If I think about it too much, I start shallow breathing and my stomach feels like it did I knew I was going into my History A level exam. It's the only time in my life I knew, for sure, I was going to fail. Sure enough, after three fruitless hours of panic, worry and hollowness, I came out with a D. But, how I felt, frowning, as my pen froze above questions about The Reformation of Britain and Europe 1450 - 1600, will, I fear, lag leagues behind the tumult of emotions which I am trying to squash down as mid February approaches.
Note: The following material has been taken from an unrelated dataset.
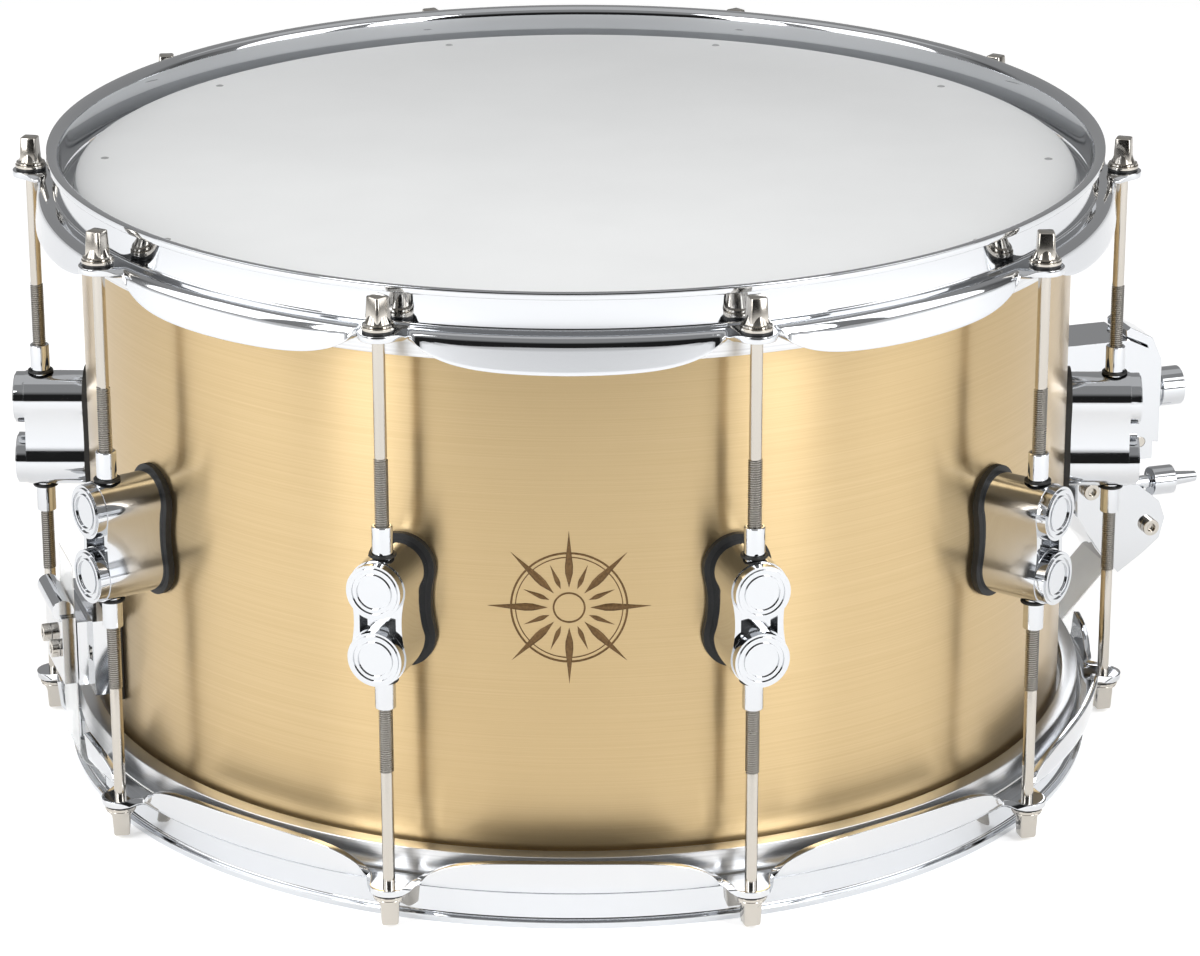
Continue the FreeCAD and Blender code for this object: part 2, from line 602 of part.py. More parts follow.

So, in a bid to be positive, I made a mental list about the benefits of paid employment. I know the following to be true:

I will have conversations with people who talk back (important)
My brain might work again (this would be welcome)
I will earn money (fairly important)
I can buy things with the money (very important)
I will get to drink a hot cup of tea (crucial)
I will get to wear high heels and dress like a member of the human race (More important than you might think)
I will not need to plan my days round a trip to the supermarket
My mum and my mother in law can't wait to look after her. For this I am truly grateful.

I will miss my baby
I will miss my baby
I will miss my baby
I will miss my baby
I will miss my baby
I will have a Blackberry
I will miss my baby

I am reminded of a time when my friend came to my hen party when her daughter was only a few precious weeks old. She had a tiny, soft, white pair of baby socks in her handbag, and as she lifted them out and held them up, an emotion flickered across her face which I can only now identify with. How a love can be both fragile, but strong.

So, I tell myself this. My lists are both true, both valid, both important. But I know that there will be moments when in the longest meeting, or on the shortest phone call, I will, for a few moments, leave the room in my mind and think about how I inhale my daughter's sweet scent when I hold her, and how I will have to resist the urge to drive to her, to hold her, and never let her go.

At least now I've written about the elephant. And I will adapt to this change as I have adapted to all the others. It'll just take some time.